What the task requires: Scan the data beneath this task and copy each line that includes "parts".

══ Recorded information ══

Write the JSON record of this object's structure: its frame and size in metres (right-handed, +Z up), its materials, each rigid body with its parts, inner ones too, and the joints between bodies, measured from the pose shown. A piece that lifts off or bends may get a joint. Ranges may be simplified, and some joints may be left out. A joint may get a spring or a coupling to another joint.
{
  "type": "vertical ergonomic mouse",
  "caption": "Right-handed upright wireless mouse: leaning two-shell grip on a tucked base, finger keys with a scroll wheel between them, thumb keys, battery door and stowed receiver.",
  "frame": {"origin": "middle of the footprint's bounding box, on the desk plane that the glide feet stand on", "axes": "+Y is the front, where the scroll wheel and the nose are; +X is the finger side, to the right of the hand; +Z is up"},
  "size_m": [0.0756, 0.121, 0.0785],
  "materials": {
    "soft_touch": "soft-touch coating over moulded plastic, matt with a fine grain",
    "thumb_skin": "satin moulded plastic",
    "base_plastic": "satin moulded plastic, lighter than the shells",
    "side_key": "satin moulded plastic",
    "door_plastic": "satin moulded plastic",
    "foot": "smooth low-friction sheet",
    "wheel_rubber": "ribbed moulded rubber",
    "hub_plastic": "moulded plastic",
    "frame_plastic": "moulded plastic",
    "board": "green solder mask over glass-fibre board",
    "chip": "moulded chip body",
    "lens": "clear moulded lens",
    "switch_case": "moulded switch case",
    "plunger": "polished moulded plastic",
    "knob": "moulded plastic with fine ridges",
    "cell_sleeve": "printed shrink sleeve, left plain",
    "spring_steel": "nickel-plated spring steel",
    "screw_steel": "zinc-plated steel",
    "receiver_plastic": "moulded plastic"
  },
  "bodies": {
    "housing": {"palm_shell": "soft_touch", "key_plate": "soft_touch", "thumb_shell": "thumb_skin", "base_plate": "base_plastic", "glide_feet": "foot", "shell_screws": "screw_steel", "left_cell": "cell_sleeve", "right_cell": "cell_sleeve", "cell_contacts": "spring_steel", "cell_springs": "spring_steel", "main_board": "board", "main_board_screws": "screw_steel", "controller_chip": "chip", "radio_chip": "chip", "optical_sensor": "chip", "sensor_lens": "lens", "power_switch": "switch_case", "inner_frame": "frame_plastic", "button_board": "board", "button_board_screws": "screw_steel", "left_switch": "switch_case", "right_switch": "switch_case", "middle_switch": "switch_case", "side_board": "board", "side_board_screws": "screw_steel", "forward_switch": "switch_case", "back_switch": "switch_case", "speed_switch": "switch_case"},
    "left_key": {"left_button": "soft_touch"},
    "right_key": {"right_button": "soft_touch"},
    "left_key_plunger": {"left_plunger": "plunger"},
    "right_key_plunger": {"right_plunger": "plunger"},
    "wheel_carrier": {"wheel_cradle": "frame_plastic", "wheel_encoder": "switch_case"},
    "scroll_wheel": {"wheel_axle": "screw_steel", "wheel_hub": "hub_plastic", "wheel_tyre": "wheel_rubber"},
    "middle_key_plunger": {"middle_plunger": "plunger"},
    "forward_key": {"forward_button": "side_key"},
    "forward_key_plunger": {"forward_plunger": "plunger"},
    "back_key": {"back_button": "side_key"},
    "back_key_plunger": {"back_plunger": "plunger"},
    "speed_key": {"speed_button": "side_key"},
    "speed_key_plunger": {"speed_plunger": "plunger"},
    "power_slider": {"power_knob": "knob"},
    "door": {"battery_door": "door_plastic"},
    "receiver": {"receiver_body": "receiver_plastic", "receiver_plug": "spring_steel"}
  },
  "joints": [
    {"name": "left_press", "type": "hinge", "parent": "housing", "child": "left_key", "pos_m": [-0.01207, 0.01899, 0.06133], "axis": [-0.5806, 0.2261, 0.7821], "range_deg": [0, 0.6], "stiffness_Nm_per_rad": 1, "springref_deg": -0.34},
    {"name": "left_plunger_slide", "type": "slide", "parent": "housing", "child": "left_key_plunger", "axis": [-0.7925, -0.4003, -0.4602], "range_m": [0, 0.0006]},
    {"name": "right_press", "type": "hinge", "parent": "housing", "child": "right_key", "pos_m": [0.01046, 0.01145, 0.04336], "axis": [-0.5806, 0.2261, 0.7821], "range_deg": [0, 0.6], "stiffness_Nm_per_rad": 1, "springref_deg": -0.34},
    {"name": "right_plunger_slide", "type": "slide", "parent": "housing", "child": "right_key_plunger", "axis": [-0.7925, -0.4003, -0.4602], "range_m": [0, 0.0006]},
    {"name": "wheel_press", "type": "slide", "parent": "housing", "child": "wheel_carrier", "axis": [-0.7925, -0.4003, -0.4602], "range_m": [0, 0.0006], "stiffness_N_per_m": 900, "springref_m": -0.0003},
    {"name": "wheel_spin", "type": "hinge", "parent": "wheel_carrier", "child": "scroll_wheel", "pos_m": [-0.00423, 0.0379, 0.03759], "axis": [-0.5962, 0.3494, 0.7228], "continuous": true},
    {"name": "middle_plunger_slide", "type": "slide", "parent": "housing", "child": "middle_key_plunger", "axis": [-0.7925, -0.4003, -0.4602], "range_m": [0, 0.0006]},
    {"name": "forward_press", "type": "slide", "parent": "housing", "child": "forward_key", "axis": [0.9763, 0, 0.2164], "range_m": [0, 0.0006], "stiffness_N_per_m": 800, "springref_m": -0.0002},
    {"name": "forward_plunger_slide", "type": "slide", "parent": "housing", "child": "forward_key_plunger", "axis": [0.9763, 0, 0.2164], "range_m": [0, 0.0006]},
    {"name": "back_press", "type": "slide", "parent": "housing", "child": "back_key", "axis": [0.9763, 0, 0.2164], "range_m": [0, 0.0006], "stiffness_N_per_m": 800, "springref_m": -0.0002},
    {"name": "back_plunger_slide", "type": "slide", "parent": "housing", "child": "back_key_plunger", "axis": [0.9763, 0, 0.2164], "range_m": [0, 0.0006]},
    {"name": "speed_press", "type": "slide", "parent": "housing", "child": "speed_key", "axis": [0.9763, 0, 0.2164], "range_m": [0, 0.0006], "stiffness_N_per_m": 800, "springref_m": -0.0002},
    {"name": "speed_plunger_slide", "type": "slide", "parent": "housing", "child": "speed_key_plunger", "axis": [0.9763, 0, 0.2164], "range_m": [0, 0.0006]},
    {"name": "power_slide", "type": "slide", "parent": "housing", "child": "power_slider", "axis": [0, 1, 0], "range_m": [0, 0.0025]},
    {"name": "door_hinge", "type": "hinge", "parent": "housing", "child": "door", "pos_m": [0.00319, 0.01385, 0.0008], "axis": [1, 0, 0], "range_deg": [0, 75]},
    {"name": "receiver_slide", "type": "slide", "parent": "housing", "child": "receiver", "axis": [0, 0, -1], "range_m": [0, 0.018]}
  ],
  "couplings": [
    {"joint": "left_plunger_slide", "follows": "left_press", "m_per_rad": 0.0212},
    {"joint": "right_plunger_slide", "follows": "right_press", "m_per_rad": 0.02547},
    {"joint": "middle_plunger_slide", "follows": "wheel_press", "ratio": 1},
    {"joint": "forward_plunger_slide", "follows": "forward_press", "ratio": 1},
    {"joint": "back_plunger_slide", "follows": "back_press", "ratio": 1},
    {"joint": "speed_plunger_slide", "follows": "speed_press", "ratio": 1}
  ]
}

═══
══ Recorded information ══

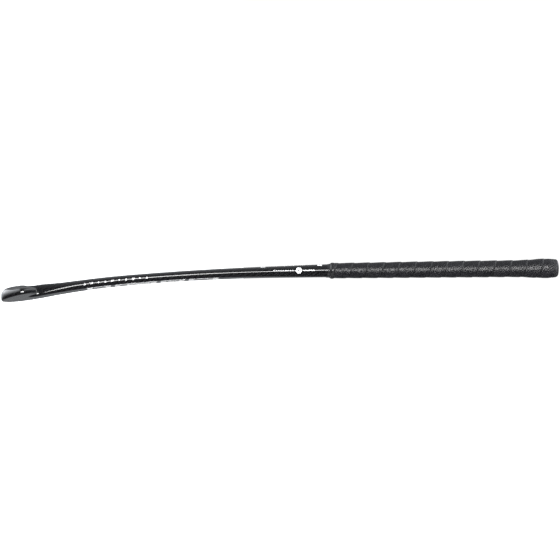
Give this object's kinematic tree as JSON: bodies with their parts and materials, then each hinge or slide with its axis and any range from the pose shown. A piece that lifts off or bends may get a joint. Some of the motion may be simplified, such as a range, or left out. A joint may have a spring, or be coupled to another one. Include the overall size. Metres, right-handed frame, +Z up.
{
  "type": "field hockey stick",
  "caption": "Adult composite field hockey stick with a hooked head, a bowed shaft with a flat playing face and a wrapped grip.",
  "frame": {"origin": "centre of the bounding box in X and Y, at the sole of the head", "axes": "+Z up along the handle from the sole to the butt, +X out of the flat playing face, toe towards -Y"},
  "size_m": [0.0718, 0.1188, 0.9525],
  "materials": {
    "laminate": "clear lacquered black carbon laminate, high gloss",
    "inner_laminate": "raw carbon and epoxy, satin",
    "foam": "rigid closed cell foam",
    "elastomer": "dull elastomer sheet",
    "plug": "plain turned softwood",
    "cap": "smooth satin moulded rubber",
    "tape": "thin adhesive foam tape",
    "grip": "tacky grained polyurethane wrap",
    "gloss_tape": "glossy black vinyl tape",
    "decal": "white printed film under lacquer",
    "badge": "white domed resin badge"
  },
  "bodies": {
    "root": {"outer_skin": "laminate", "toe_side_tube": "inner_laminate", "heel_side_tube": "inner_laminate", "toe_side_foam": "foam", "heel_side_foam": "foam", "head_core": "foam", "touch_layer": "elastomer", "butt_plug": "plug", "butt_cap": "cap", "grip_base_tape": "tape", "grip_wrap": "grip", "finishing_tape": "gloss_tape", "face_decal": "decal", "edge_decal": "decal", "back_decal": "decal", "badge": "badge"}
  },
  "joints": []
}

═══

Full response:
Write the JSON record of this object's structure: its frame and size in metres (right-handed, +Z up), its materials, each rigid body with its parts, inner ones too, and the joints between bodies, measured from the pose shown. A piece that lifts off or bends may get a joint. Ranges may be simplified, and some joints may be left out. A joint may get a spring or a coupling to another joint.
Give this object's kinematic tree as JSON: bodies with their parts and materials, then each hinge or slide with its axis and any range from the pose shown. A piece that lifts off or bends may get a joint. Some of the motion may be simplified, such as a range, or left out. A joint may have a spring, or be coupled to another one. Include the overall size. Metres, right-handed frame, +Z up.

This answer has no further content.